◆ The task ◆
Print the lines beginning with the one that contains "front_foot_frame();" and ending with the one that contains "obj.parent = empty", exactly, both included, and no other lines.

◆ Dataset section ◆
********
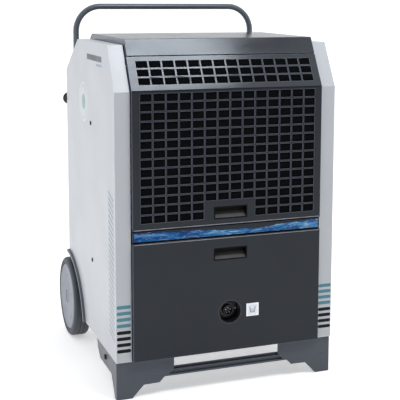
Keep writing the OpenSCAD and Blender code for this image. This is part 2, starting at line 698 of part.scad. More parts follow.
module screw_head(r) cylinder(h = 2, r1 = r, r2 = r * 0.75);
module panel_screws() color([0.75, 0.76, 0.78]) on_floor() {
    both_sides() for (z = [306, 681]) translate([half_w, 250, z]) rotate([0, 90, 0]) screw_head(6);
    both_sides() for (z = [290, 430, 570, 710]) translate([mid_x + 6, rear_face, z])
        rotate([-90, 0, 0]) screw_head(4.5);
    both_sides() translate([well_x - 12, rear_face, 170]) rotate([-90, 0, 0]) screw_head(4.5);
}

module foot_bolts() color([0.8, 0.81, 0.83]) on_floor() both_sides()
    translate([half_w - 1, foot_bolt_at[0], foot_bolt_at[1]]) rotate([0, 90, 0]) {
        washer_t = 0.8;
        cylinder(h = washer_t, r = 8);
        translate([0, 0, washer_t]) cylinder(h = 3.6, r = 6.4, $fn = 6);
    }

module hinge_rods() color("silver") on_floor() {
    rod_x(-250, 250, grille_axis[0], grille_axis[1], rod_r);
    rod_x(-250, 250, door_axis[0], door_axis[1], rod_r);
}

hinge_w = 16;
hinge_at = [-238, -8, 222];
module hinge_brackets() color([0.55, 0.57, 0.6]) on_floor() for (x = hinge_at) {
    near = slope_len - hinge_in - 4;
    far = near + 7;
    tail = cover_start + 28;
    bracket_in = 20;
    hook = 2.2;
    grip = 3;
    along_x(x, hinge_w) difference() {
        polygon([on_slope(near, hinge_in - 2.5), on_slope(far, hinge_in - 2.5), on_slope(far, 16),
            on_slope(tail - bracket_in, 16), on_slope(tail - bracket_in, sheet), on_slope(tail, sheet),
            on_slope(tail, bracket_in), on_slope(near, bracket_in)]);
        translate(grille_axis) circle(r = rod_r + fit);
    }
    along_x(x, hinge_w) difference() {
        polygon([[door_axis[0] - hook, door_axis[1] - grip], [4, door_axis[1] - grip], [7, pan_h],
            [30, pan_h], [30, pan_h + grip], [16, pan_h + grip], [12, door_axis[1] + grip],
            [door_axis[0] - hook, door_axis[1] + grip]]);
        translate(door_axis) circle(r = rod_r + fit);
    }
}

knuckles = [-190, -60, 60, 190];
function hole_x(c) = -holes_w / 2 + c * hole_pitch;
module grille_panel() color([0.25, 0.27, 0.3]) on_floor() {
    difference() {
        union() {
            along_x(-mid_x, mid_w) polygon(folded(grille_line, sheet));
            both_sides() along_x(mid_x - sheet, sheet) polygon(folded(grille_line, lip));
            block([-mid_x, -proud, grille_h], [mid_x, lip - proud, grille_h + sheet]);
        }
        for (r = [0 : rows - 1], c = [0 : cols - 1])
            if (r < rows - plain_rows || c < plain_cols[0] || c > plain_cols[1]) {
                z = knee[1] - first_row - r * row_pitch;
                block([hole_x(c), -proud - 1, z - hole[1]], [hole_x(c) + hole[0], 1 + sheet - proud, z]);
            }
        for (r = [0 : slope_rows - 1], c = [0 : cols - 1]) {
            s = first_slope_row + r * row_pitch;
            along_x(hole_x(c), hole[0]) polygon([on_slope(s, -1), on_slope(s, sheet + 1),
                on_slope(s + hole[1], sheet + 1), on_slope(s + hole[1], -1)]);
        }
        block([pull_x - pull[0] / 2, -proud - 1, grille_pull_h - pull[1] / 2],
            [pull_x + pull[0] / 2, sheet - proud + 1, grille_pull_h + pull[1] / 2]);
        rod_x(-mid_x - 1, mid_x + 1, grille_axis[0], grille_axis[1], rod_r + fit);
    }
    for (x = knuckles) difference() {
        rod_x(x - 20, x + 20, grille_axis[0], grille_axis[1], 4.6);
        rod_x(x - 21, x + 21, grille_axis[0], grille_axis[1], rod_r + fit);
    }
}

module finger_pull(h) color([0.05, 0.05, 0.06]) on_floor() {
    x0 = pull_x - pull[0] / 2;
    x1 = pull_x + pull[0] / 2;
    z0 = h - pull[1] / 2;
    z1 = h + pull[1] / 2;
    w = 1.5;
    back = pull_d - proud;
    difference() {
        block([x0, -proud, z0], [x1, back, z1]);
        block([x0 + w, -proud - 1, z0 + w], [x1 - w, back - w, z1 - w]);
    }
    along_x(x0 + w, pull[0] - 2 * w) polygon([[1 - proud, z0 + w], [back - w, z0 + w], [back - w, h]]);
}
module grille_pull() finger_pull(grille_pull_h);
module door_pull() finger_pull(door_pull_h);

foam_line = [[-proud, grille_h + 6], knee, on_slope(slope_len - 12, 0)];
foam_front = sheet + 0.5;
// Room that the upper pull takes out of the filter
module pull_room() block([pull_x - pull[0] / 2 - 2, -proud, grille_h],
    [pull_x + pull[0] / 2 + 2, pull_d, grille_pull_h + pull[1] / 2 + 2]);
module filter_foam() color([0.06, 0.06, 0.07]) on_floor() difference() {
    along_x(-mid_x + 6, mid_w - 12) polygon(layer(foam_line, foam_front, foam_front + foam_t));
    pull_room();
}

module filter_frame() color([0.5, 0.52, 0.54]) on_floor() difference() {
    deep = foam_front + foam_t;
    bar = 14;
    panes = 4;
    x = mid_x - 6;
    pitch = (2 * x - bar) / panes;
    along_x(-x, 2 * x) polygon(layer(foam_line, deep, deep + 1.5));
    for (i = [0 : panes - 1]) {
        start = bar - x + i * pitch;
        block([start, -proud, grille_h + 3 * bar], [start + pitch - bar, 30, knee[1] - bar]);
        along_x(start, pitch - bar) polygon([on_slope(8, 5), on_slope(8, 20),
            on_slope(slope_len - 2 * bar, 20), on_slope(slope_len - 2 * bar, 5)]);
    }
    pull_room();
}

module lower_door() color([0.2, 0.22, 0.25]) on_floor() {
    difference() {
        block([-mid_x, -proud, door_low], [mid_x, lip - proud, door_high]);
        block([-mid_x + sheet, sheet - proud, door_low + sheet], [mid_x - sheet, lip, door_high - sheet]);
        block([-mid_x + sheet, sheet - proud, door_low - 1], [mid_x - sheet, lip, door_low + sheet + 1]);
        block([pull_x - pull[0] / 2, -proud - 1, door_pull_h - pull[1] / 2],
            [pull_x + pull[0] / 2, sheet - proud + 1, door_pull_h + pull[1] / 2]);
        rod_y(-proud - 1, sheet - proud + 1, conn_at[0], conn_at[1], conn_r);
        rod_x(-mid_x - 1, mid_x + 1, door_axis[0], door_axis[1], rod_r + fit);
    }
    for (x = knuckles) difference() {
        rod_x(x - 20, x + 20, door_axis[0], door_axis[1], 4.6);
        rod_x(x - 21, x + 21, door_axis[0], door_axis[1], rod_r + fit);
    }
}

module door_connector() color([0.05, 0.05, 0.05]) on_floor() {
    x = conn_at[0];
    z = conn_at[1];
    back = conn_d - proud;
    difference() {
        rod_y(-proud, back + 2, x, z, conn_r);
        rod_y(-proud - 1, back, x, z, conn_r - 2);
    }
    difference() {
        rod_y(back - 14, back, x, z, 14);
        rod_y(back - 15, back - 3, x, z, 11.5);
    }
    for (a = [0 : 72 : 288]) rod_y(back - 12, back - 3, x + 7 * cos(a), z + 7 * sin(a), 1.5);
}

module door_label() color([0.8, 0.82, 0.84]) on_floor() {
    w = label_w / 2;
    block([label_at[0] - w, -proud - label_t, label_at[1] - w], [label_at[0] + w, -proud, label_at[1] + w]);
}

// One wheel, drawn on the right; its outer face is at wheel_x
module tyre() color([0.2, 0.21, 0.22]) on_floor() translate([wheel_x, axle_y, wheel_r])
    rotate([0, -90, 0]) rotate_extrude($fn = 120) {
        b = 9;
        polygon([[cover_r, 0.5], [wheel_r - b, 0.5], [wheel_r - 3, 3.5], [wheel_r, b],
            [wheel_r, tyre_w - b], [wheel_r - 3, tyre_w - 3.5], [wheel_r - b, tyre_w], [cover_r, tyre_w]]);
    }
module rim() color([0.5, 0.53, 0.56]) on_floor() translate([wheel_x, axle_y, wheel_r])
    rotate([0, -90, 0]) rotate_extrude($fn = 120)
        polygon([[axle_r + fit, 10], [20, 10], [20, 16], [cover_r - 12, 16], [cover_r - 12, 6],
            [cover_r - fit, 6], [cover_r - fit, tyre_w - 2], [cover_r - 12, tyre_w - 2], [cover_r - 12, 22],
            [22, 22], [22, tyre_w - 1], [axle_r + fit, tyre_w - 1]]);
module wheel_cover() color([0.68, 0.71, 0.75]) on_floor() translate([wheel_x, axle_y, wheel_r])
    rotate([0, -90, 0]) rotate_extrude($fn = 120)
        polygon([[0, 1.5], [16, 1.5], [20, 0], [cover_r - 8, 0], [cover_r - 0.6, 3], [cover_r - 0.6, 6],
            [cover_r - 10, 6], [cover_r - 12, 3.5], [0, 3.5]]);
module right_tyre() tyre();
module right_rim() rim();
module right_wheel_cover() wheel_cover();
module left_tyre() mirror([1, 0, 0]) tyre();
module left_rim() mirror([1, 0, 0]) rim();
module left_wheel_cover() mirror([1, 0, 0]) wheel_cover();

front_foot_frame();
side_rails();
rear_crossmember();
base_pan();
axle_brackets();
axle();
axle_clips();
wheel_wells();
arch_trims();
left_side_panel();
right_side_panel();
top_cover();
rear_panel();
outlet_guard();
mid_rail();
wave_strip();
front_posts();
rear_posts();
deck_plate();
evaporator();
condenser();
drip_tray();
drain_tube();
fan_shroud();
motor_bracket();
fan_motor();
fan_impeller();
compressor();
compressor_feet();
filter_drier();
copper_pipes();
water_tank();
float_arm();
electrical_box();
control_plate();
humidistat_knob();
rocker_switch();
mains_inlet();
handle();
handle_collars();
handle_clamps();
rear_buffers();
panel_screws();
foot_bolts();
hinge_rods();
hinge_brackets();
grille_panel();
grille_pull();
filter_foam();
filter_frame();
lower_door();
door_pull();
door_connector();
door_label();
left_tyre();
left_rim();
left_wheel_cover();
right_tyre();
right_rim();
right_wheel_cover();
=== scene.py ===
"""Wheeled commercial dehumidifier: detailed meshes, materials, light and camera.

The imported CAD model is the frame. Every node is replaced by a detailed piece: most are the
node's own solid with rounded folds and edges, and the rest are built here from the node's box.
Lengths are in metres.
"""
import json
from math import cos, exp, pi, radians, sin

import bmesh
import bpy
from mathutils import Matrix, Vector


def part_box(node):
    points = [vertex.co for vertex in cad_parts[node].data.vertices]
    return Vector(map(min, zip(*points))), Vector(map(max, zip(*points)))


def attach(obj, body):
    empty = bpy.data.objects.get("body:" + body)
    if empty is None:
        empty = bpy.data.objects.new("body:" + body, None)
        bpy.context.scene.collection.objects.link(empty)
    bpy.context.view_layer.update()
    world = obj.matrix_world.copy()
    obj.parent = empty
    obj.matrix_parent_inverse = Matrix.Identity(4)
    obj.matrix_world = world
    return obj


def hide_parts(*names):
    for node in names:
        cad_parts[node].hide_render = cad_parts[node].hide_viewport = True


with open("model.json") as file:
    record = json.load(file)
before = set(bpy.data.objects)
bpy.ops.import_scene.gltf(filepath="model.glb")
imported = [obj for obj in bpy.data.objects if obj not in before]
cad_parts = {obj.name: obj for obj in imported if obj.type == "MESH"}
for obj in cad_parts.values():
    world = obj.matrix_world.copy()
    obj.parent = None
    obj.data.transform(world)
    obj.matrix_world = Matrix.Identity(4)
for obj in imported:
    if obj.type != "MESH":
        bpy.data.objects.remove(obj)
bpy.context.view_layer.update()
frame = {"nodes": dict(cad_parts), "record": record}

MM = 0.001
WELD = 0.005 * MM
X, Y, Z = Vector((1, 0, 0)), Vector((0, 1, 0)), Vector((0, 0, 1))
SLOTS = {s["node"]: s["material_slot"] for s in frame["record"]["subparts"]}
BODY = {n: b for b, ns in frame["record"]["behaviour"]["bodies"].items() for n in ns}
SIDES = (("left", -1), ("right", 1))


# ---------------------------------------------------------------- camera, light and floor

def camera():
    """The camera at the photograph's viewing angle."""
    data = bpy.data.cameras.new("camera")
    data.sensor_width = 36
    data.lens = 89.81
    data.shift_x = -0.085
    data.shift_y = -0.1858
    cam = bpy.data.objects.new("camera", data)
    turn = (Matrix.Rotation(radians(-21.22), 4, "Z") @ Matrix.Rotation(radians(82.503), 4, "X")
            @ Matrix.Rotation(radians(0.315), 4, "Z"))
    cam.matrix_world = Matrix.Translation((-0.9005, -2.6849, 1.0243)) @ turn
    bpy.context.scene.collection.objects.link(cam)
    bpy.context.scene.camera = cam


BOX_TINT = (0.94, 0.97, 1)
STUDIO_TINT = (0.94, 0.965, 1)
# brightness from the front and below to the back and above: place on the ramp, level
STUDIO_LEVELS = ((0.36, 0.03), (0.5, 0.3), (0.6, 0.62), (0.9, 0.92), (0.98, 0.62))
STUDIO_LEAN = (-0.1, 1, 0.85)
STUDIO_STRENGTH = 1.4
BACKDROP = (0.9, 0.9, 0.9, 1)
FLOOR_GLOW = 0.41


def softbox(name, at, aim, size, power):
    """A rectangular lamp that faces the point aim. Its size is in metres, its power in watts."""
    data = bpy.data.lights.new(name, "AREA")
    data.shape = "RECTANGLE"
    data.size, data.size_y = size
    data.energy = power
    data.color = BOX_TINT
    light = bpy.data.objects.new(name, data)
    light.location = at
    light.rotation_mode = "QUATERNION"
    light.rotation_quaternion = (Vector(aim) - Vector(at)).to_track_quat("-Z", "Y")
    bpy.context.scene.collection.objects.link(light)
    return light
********
◆ Task answer ◆
front_foot_frame();
side_rails();
rear_crossmember();
base_pan();
axle_brackets();
axle();
axle_clips();
wheel_wells();
arch_trims();
left_side_panel();
right_side_panel();
top_cover();
rear_panel();
outlet_guard();
mid_rail();
wave_strip();
front_posts();
rear_posts();
deck_plate();
evaporator();
condenser();
drip_tray();
drain_tube();
fan_shroud();
motor_bracket();
fan_motor();
fan_impeller();
compressor();
compressor_feet();
filter_drier();
copper_pipes();
water_tank();
float_arm();
electrical_box();
control_plate();
humidistat_knob();
rocker_switch();
mains_inlet();
handle();
handle_collars();
handle_clamps();
rear_buffers();
panel_screws();
foot_bolts();
hinge_rods();
hinge_brackets();
grille_panel();
grille_pull();
filter_foam();
filter_frame();
lower_door();
door_pull();
door_connector();
door_label();
left_tyre();
left_rim();
left_wheel_cover();
right_tyre();
right_rim();
right_wheel_cover();
=== scene.py ===
"""Wheeled commercial dehumidifier: detailed meshes, materials, light and camera.

The imported CAD model is the frame. Every node is replaced by a detailed piece: most are the
node's own solid with rounded folds and edges, and the rest are built here from the node's box.
Lengths are in metres.
"""
import json
from math import cos, exp, pi, radians, sin

import bmesh
import bpy
from mathutils import Matrix, Vector


def part_box(node):
    points = [vertex.co for vertex in cad_parts[node].data.vertices]
    return Vector(map(min, zip(*points))), Vector(map(max, zip(*points)))


def attach(obj, body):
    empty = bpy.data.objects.get("body:" + body)
    if empty is None:
        empty = bpy.data.objects.new("body:" + body, None)
        bpy.context.scene.collection.objects.link(empty)
    bpy.context.view_layer.update()
    world = obj.matrix_world.copy()
    obj.parent = empty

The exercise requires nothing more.